Desde pelo menos o século XVII, marmite pertence às coisas da cozinha. Lá, a palavra nomeia um tipo de panelão fundo e tampado que, diferente de frigideiras, rasas e abertas, esconde a comida – como os falsos escondem seus verdadeiros sentimentos. Deu-se tão bem a marmite no meio doméstico que surgiu a expressão faire bouillir la marmite (fazer a panela ferver), significando "ganhar bastante dinheiro para sustentar o lar, prover para a família".

Recentemente, o português brasileiro levou a marmita um pouco além e lhe deu uma conotação erótica, como alcunha para o terceiro elemento de uma relação sexual a três, aquele que se faz devorar por um casal (Houaiss também a lista entre os sinônimos de prostituta). Na esteira do erótico veio o escárnio e até o político, dando à marmita tons pejorativos de submissão. Creio que qualquer um que frequente a internet brasileira entenderá o que significa dizer (num exemplo complentamente aleatório) que fulano é marmita de miliciano.

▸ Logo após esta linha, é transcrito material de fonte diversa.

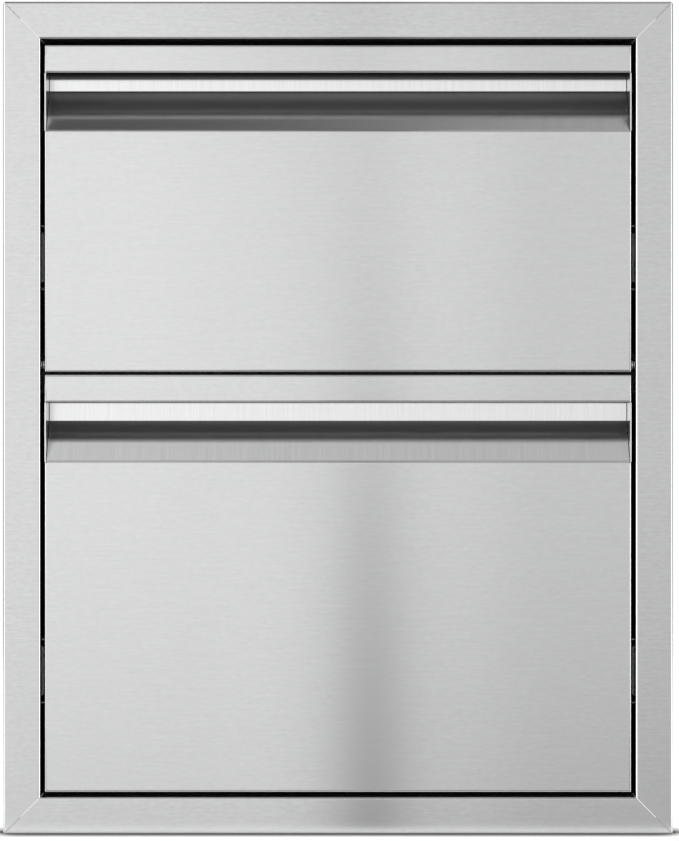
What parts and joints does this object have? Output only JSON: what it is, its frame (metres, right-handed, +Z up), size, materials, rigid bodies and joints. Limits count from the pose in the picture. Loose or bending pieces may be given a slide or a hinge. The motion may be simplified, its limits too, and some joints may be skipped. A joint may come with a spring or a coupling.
{
  "type": "outdoor kitchen drawer unit",
  "caption": "Built-in stainless drawer unit for an outdoor kitchen island: mitred face frame, steel cabinet, a shallow and a deep drawer with recessed pulls on full-extension ball slides.",
  "frame": {"origin": "middle of the bottom rail's seating hem, on the plane where the face frame rests against the island's face", "axes": "+X to the right seen from the front, +Y backwards into the island, +Z up; the drawers pull out along -Y"},
  "size_m": [0.457, 0.5096, 0.568],
  "materials": {
    "brushed_steel": "number 4 brushed stainless, grain along each piece",
    "satin_steel": "mill-satin stainless sheet",
    "zinc_steel": "bright zinc-plated rolled steel",
    "ball_steel": "thin pressed strip with polished balls",
    "screw_steel": "plain bright stainless",
    "rubber": "black rubber"
  },
  "bodies": {
    "cabinet": {"frame_bottom_rail": "brushed_steel", "frame_top_rail": "brushed_steel", "frame_left_stile": "brushed_steel", "frame_right_stile": "brushed_steel", "frame_left_screw": "screw_steel", "frame_right_screw": "screw_steel", "cabinet_left_side": "satin_steel", "cabinet_right_side": "satin_steel", "cabinet_floor": "satin_steel", "cabinet_roof": "satin_steel", "cabinet_back": "satin_steel", "middle_rail": "satin_steel", "upper_left_slide_outer": "zinc_steel", "upper_right_slide_outer": "zinc_steel", "lower_left_slide_outer": "zinc_steel", "lower_right_slide_outer": "zinc_steel", "upper_left_slide_front_screw": "screw_steel", "upper_left_slide_rear_screw": "screw_steel", "upper_right_slide_front_screw": "screw_steel", "upper_right_slide_rear_screw": "screw_steel", "lower_left_slide_front_screw": "screw_steel", "lower_left_slide_rear_screw": "screw_steel", "lower_right_slide_front_screw": "screw_steel", "lower_right_slide_rear_screw": "screw_steel"},
    "upper_drawer": {"upper_front_skin": "brushed_steel", "upper_front_liner": "satin_steel", "upper_left_pull_end": "brushed_steel", "upper_right_pull_end": "brushed_steel", "upper_tub": "satin_steel", "upper_tub_back": "satin_steel", "upper_left_front_screw": "screw_steel", "upper_right_front_screw": "screw_steel", "upper_left_bumper": "rubber", "upper_right_bumper": "rubber", "upper_left_slide_inner": "zinc_steel", "upper_right_slide_inner": "zinc_steel"},
    "upper_middle_members": {"upper_left_slide_middle": "zinc_steel", "upper_right_slide_middle": "zinc_steel"},
    "upper_outer_cages": {"upper_left_outer_ball_cage": "ball_steel", "upper_right_outer_ball_cage": "ball_steel"},
    "upper_inner_cages": {"upper_left_inner_ball_cage": "ball_steel", "upper_right_inner_ball_cage": "ball_steel"},
    "lower_drawer": {"lower_front_skin": "brushed_steel", "lower_front_liner": "satin_steel", "lower_left_pull_end": "brushed_steel", "lower_right_pull_end": "brushed_steel", "lower_tub": "satin_steel", "lower_tub_back": "satin_steel", "lower_left_front_screw": "screw_steel", "lower_right_front_screw": "screw_steel", "lower_left_bumper": "rubber", "lower_right_bumper": "rubber", "lower_left_slide_inner": "zinc_steel", "lower_right_slide_inner": "zinc_steel"},
    "lower_middle_members": {"lower_left_slide_middle": "zinc_steel", "lower_right_slide_middle": "zinc_steel"},
    "lower_outer_cages": {"lower_left_outer_ball_cage": "ball_steel", "lower_right_outer_ball_cage": "ball_steel"},
    "lower_inner_cages": {"lower_left_inner_ball_cage": "ball_steel", "lower_right_inner_ball_cage": "ball_steel"}
  },
  "joints": [
    {"name": "upper_drawer_slide", "type": "slide", "parent": "cabinet", "child": "upper_drawer", "axis": [0, -1, 0], "range_m": [0, 0.45]},
    {"name": "upper_middle_member_slide", "type": "slide", "parent": "cabinet", "child": "upper_middle_members", "axis": [0, -1, 0], "range_m": [0, 0.225]},
    {"name": "upper_outer_cage_roll", "type": "slide", "parent": "cabinet", "child": "upper_outer_cages", "axis": [0, -1, 0], "range_m": [0, 0.1125]},
    {"name": "upper_inner_cage_roll", "type": "slide", "parent": "cabinet", "child": "upper_inner_cages", "axis": [0, -1, 0], "range_m": [0, 0.3375]},
    {"name": "lower_drawer_slide", "type": "slide", "parent": "cabinet", "child": "lower_drawer", "axis": [0, -1, 0], "range_m": [0, 0.45]},
    {"name": "lower_middle_member_slide", "type": "slide", "parent": "cabinet", "child": "lower_middle_members", "axis": [0, -1, 0], "range_m": [0, 0.225]},
    {"name": "lower_outer_cage_roll", "type": "slide", "parent": "cabinet", "child": "lower_outer_cages", "axis": [0, -1, 0], "range_m": [0, 0.1125]},
    {"name": "lower_inner_cage_roll", "type": "slide", "parent": "cabinet", "child": "lower_inner_cages", "axis": [0, -1, 0], "range_m": [0, 0.3375]}
  ],
  "couplings": [
    {"joint": "upper_middle_member_slide", "follows": "upper_drawer_slide", "ratio": 0.5},
    {"joint": "upper_outer_cage_roll", "follows": "upper_drawer_slide", "ratio": 0.25},
    {"joint": "upper_inner_cage_roll", "follows": "upper_drawer_slide", "ratio": 0.75},
    {"joint": "lower_middle_member_slide", "follows": "lower_drawer_slide", "ratio": 0.5},
    {"joint": "lower_outer_cage_roll", "follows": "lower_drawer_slide", "ratio": 0.25},
    {"joint": "lower_inner_cage_roll", "follows": "lower_drawer_slide", "ratio": 0.75}
  ]
}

E tudo começou, provavelmente, com um gatinho fazendo charme para garantir o almoço.

Cougar
Aqui o trajeto é inverso. Cougar é uma palavra inglesa que veio do francês couguar. Esta permanece o nome de um felino selvagem das Américas (a puma), enquanto aquela derivou o significado original em gíria para mulheres maduras com um comportamento sexual ativo e atrevido, interessadas em rapazes mais jovens – já nós temos a loba para representar a classe.

Não é tão sabido, contudo, que couguar tem origens no português cuguacuarana ou cucuarana, nada menos do que nossa magnífica onça-parda, ou suçuarana em tupi. Grafada de diversas formas nos relatos de viajantes e exploradores lusitanos do século XVI, suçuarana foi perdendo sílabas em benefício da facilidade dos falantes europeus, até se assentar como couguar no francês do século XVII.

E o resto é história, ops, etimologia.